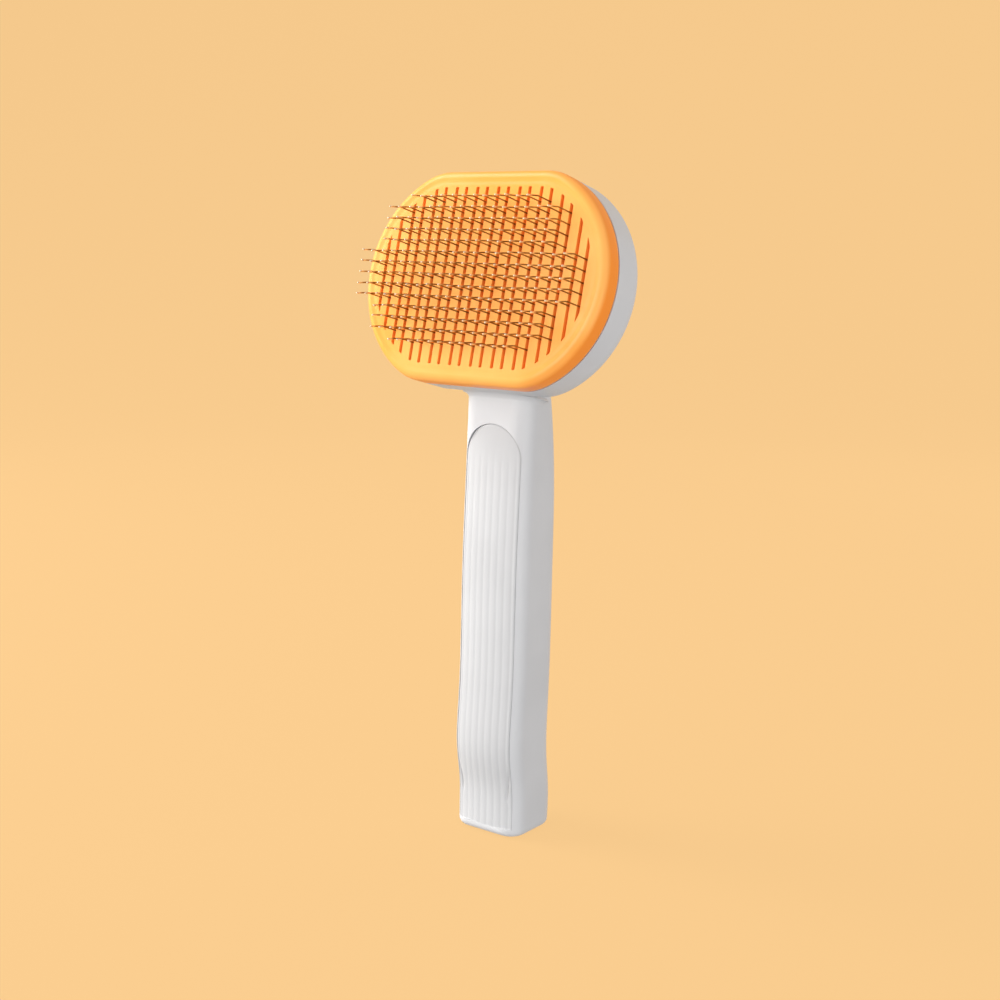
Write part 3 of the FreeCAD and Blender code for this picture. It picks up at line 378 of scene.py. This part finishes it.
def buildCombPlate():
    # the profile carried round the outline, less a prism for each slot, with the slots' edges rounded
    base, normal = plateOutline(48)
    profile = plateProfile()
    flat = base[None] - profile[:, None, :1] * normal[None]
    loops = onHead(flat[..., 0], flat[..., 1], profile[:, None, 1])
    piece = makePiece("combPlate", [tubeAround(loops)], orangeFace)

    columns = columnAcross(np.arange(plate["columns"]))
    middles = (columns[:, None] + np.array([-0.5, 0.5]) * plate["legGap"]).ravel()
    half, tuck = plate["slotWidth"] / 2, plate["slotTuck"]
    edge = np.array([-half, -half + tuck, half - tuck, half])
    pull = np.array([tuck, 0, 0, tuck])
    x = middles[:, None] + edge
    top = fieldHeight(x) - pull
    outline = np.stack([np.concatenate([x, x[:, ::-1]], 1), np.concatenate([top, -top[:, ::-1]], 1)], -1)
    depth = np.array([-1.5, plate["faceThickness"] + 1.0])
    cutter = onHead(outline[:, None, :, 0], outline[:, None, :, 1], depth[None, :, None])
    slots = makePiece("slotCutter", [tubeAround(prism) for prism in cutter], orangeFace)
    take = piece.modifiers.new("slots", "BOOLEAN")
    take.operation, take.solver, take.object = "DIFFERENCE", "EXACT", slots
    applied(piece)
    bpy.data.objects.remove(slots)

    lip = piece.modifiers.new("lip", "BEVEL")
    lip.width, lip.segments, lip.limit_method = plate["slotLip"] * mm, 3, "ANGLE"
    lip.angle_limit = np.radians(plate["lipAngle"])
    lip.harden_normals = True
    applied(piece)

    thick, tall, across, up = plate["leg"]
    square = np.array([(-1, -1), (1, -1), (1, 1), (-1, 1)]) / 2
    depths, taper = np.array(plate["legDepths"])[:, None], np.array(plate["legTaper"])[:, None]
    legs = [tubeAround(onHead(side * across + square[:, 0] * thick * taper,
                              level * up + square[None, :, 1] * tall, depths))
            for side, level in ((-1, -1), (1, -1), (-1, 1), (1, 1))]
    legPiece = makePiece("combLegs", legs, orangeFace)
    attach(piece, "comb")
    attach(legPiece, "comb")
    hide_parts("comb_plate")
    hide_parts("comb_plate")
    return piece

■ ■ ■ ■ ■

INSTRUCTIONS TO FOLLOW. Give only the number of lines that include the word "attach".

EXPECTED ANSWER. 2